Masters champion Spieth and his American Ryder Cup teammate Patrick Reed began the day with a one-shot lead but as the sun set into Puget Sound the leaderboard had a very different look.
One of the longest courses ever for a golf major, Chambers Bay was tailor-made for the big-hitting Johnson, who muscled his way to the top with an even-par 70 while Grace, a six-time winner on the European Tour, also had a 70.
“I’m stoked. I can’t wait. Tomorrow is going to be a good one,” Grace said. “This is what we play golf for. It’s a dream to lead a tournament like this, or tying the lead.”Johnson gets a fourth shot at his first major. He was also in position to win the 2010 US Open at Pebble Beach, the 2010 PGA Championship at Whistling Straits and the 2011 British Open.
“I’ve been in the situation a few times, so I know how to handle myself,” he said. “I know what it takes to get it done. And tomorrow I just need to go out there and focus one shot at a time. And we’ll see what happens.”
With its picture postcard vistas, Chambers Bay may have an attractive look but it has been widely criticised by golfers and commentators with the attacks growing louder with each day.
Most of the grumbling has been directed at the bumpy and undulating greens, but Spieth proved they can be conquered as he rolled in a 38-foot birdie putt at the second to move two ahead.
The world number two continued to wield a hot putter, draining a 40-footer for birdie at the third to open up a three-shot cushion.

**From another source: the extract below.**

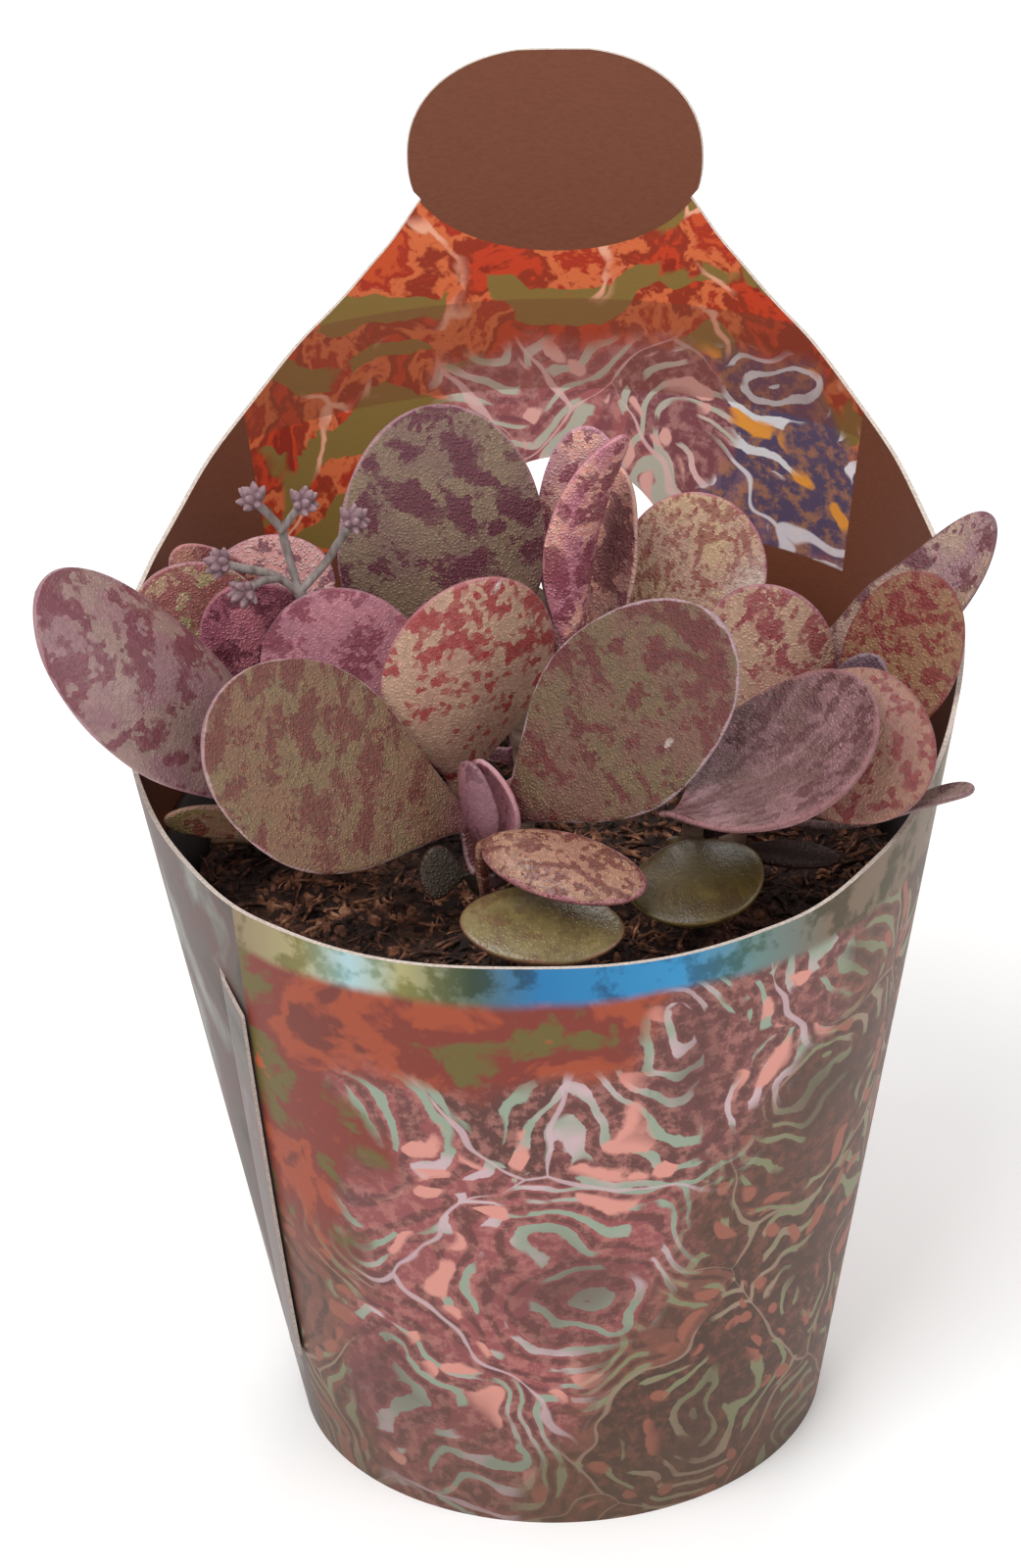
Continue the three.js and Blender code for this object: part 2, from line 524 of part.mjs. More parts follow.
// Rows of middle points down the leaf: the stalk's curve, then the arched blade
function leafRows(leaf) {
  const { arch, side, thick, stalk } = leaf;
  const root = vector(leaf.root);
  const tip = vector(leaf.tip);
  const length = root.distanceTo(tip);
  const bladeRows = leaf.width < LARGE ? BLADE_ROWS.small : BLADE_ROWS.large;
  const axis = tip.clone().sub(root).normalize();
  const face = facing(leaf.face);
  face.addScaledVector(axis, -face.dot(axis)).normalize();
  const across = axis.clone().cross(face);
  const rows = [];
  const curve = leaf.stem && stalkCurve(leaf, root, axis);
  for (let row = 0; curve && row < STALK_ROWS; row += 1) {
    const along = row / STALK_ROWS;
    const half = THREE.MathUtils.lerp(STALK.half, (stalk * leaf.width) / 2, along);
    const depth = thick + STALK.extra * (1 - along);
    rows.push({ centre: curve.getPoint(along), half, curl: 0, thick: depth, edge: STALK.edge });
  }
  // The blade's rows crowd together towards its round tip
  for (let row = 0; row <= bladeRows; row += 1) {
    const along = Math.sin((row / (bladeRows + 0.7)) * (Math.PI / 2)) ** 1.1;
    const centre = root.clone()
      .addScaledVector(axis, along * length)
      .addScaledVector(across, -side * Math.sin(Math.PI * along))
      .addScaledVector(face, arch * Math.sin(Math.PI * along));
    const half = (leaf.width / 2) * bladeOutline(along, leaf);
    const thin = 1 - TIP_THINNING * along;
    rows.push({ centre, half, curl: radians(leaf.curl), thick: thick * thin, edge: LEAF_EDGE });
  }
  // The face is carried back from the blade to the stem without twisting
  let normal = face;
  for (let row = rows.length - 1; row >= 0; row -= 1) {
    const ahead = rows[Math.min(row + 1, rows.length - 1)].centre;
    const behind = rows[Math.max(row - 1, 0)].centre;
    const run = ahead.clone().sub(behind).normalize();
    normal = normal.clone().addScaledVector(run, -normal.dot(run)).normalize();
    rows[row].normal = normal;
    rows[row].across = run.clone().cross(normal);
  }
  return rows;
}

function leafGeometry(shape) {
  const leaf = { ...BLADE, ...shape };
  const columns = leaf.width < LARGE ? LEAF_COLUMNS.small : LEAF_COLUMNS.large;
  const upper = [];
  const lower = [];
  leafRows(leaf).forEach(({ centre, half, curl, thick, edge, normal, across }) => {
    const bend = curl / (leaf.width / 2);
    const upperRow = [];
    const lowerRow = [];
    for (let column = 0; column <= columns; column += 1) {
      const over = (2 * column) / columns - 1;
      const arc = over * half;
      const out = bend > 1e-6 ? Math.sin(bend * arc) / bend : arc;
      const rise = bend > 1e-6 ? (1 - Math.cos(bend * arc)) / bend : 0;
      const middle = centre.clone().addScaledVector(across, out).addScaledVector(normal, rise);
      const up = normal.clone().multiplyScalar(Math.cos(bend * arc))
        .addScaledVector(across, -Math.sin(bend * arc));
      const fullness = Math.min(1, half / 4);
      const depth = edge + (Math.max(thick, edge) - edge) * (1 - over * over) * fullness;
      upperRow.push(middle.clone().addScaledVector(up, depth / 2).toArray());
      lowerRow.push(middle.clone().addScaledVector(up, -depth / 2).toArray());
    }
    upper.push(upperRow);
    lower.push(lowerRow);
  });
  return sheetBetween(upper, lower);
}

LEAVES.forEach((leaf) => place(leaf.name, leafGeometry(leaf), leaf.color, 0.5));

// The flower stalk: one stem that forks three times, with a tight bunch of buds on each end

const FORK = [-33.2, -2.2, 133.3];
// spread is how far the outer buds lean out, turn the angle from each bud to the next
const BUD = { length: 3.6, radius: 1.1, count: 7, spread: 78, turn: 137.5 };
const STALK_RADIUS = 0.85;
const BRANCH_RADIUS = 0.68;
const BRANCHES = [
  [FORK, [-35, -0.5, 140], [-35.5, -1, 142.8], [-38.4, -2.6, 147.4]],
  [[-35.4, -1, 142.3], [-33.8, -1.4, 144.5], [-32.3, -2, 146.6]],
  [FORK, [-29.5, -0.5, 137], [-27.6, -1, 140.1], [-25.2, -2.6, 144.2]],
  [FORK, [-36.3, -3.5, 136.5], [-40, -6.5, 139], [-42.6, -8, 140.4]],
  [[-36, -3.2, 136], [-38, -6, 136.8], [-39.6, -8.3, 136.6]],
];

function bunch(branch) {
  const end = vector(branch.at(-1));
  const ahead = end.clone().sub(vector(branch.at(-2))).normalize();
  const sideways = new THREE.Vector3(0, 0, 1).cross(ahead).normalize();
  const upwards = ahead.clone().cross(sideways);
  const buds = [];
  for (let index = 0; index < BUD.count; index += 1) {
    const spread = radians(BUD.spread) * Math.sqrt(index / BUD.count);
    const turn = radians(BUD.turn) * index;
    const way = ahead.clone().multiplyScalar(Math.cos(spread))
      .addScaledVector(sideways, Math.sin(spread) * Math.cos(turn))
      .addScaledVector(upwards, Math.sin(spread) * Math.sin(turn));
    const bud = new THREE.SphereGeometry(1, 5, 3);
    bud.scale(BUD.radius, BUD.length / 2, BUD.radius);
    bud.applyQuaternion(new THREE.Quaternion().setFromUnitVectors(new THREE.Vector3(0, 1, 0), way));
    const middle = end.clone().addScaledVector(way, BUD.length * 0.5);
    bud.translate(middle.x, middle.y, middle.z);
    buds.push(bud);
  }
  return buds;
}

const stalkFoot = [-28.8, 4.4, 115.9];
const stalkPath = [stalkFoot, [-27.2, 1.5, 120], [-29.2, -1.8, 126], FORK];
let stalk = solidOf(rod(stalkPath, Array(6).fill(STALK_RADIUS), 6));
BRANCHES.forEach((branch) => {
  stalk = stalk.add(solidOf(rod(branch, Array(4).fill(BRANCH_RADIUS), 5)));
  bunch(branch).forEach((bud) => { stalk = stalk.add(solidOf(bud)); });
});
place('flower_stalk', geometryOf(stalk), 0x968287, 0.7);

export default part;
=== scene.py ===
"""A succulent with blotched leaves in its nursery pot, inside a printed card cover. Metres, +Z up."""
import itertools
import math
from types import SimpleNamespace
import bpy
import numpy as np
from mathutils import Matrix, Vector, noise


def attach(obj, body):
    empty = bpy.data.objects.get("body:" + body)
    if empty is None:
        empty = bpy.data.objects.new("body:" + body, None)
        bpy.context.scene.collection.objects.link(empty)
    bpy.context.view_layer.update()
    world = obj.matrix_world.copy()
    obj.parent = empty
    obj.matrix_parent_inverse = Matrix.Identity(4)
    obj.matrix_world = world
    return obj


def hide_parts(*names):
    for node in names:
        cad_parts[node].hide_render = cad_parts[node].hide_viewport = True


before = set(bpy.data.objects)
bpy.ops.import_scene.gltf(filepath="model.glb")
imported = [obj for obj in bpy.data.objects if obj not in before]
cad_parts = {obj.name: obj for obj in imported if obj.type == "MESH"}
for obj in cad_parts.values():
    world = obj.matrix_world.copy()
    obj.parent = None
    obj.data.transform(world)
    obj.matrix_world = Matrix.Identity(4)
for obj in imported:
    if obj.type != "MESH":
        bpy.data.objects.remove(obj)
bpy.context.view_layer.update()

# The camera stands in front of the plant, a little to its right, and looks down on it.
# The picture is upright, 1042 by 1600, so the sensor's 36 mm lie along its height.
camera_turn = math.radians(5)
camera_fall = math.radians(27.69)
camera_roll = math.radians(-2.19)
camera_distance = 0.6357
camera_aim = Vector((-0.0045, -0.0004, 0.1019))

add_to_scene = bpy.context.scene.collection.objects.link
camera = bpy.data.objects.new("camera", bpy.data.cameras.new("camera"))
add_to_scene(camera)
camera.data.lens = 101.25
camera.data.clip_start = 0.01
towards = Vector((
    math.sin(camera_turn) * math.cos(camera_fall),
    -math.cos(camera_turn) * math.cos(camera_fall),
    math.sin(camera_fall),
))
level = Vector((math.cos(camera_turn), math.sin(camera_turn), 0))
upright = towards.cross(level)
right = level * math.cos(camera_roll) + upright * math.sin(camera_roll)
above = upright * math.cos(camera_roll) - level * math.sin(camera_roll)
axes = Matrix((right, above, towards)).transposed()
camera.matrix_world = Matrix.LocRotScale(camera_aim + towards * camera_distance, axes, None)
bpy.context.scene.camera = camera

# The light is a soft studio: a wide lamp high at the left of the camera, a weaker one at
# the right, one from behind to draw the rims, and a pale room all round.
bpy.context.scene.view_settings.view_transform = "Standard"
room = bpy.data.worlds.new("pale_room")
bpy.context.scene.world = room
room.use_nodes = True
room_light = room.node_tree.nodes["Background"].inputs
room_light["Color"].default_value = (1.0, 0.99, 0.98, 1)
room_light["Strength"].default_value = 0.62
for name, place, size, watts in (
    ("lamp_left", (-0.45, -0.75, 1.45), 0.9, 17),
    ("lamp_right", (0.95, -0.60, 0.75), 0.8, 4),
    ("lamp_behind", (0.10, 0.95, 1.10), 0.7, 5),
):
    lamp = bpy.data.lights.new(name, "AREA")
    lamp.size = size
    lamp.energy = watts
    holder = bpy.data.objects.new(name, lamp)
    holder.location = place
    holder.rotation_euler = (camera_aim - Vector(place)).to_track_quat("-Z", "Y").to_euler()
    add_to_scene(holder)

# The floor is a plain pale sheet that runs out of the picture on every side.
floor_reach = 3.0


def mesh_piece(name, points, faces, edges=()):
    """A new piece from lists of points and faces, with its place in its mesh."""
    mesh = bpy.data.meshes.new(name)
    mesh.from_pydata([tuple(point) for point in points], edges, [tuple(face) for face in faces])
    mesh.shade_smooth()
    piece = bpy.data.objects.new(name, mesh)
    add_to_scene(piece)
    return piece


def tint(red, green, blue):
    """A colour read off the object as 0 to 255, as the shader's linear light."""
    def linear(value):
        value /= 255
        return value / 12.92 if value <= 0.04045 else ((value + 0.055) / 1.055) ** 2.4
    return (linear(red), linear(green), linear(blue), 1)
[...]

But even the best putter in the game would have his problems with the controversial greens and Spieth’s first wobble came at the fourth when he three-putted from 30 feet for his first bogey.

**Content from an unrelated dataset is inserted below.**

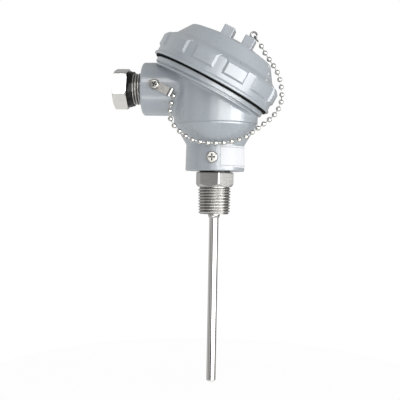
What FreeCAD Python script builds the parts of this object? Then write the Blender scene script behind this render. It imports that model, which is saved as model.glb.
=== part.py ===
import FreeCAD, Part
import math
import os

# Resistance thermometer with a slanted, screw-capped connection head.
# Millimetres. The origin is on the probe axis at the underside of the hexagon,
# where the immersion length is measured from. +Z runs up through the neck,
# the cable entry points along -X, and the cap leans towards +X.

Vector = FreeCAD.Vector
Rotation = FreeCAD.Rotation
Placement = FreeCAD.Placement

UP = Vector(0, 0, 1)
ACROSS = Vector(0, 1, 0)

# Fits and gaps
seat_gap = 0.05            # between pieces that are pressed, welded or screwed together
running_gap = 0.3          # between a turning piece and what it turns in
hidden_overlap = 1.0       # how far a fused form runs into the one that carries it
join_tolerance = 0.0001     # between two shapes that share faces and fillets
past_face = 2.0            # how far a cutting tool runs past the face it cuts

# Probe
sheath_r = 3.0
sheath_wall = 0.55
sheath_end_round = 1.1
immersion_length = 125.0
tip_wall = 1.2
element_gap = 1.35         # between the element and the sheath's bore
element_length = 12.0
element_standoff = 1.0
element_wire_r = 0.2
element_wire_circle = 0.6
lead_share = 0.306         # lead radius over the sheath's bore, so that three fit
lead_gap = 0.45
lead_bend_r = 1.9
seal_depth = 9.0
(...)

That was followed by another at the fifth and suddenly Spieth’s three-shot advantage had vanished, leaving him to scramble his way to a 71.
"I didn’t have my best stuff today but still tied for the lead,” Spieth said. “I’m pretty sure I know where it is and how to get it tomorrow and get ready to go.
“I started to really strike the ball well right at the end of the round today and I can take a lot of momentum from that.”Meanwhile, Rory McIlroy carded his best score of the week, but was disappointed with a level-par 70 that he felt should have been at least five strokes better.
The world number one picked up two shots on the front nine, including a 25-footer on the second hole, but squandered several opportunities after the turn as he ran up two bogeys for a four-over total of 214 after three rounds, eight off the lead.
“It took a while to hole one (a putt) there,” McIlroy said after celebrating a 10-foot par putt on the 18th green at a firm and fast-running Chambers Bay. “I missed seven good chances on the back nine, or seven makeable putts anyway.
“It was just nice to see one drop at the last there. I feel like I turned a 65 into a 70 today. Just real disappointed.”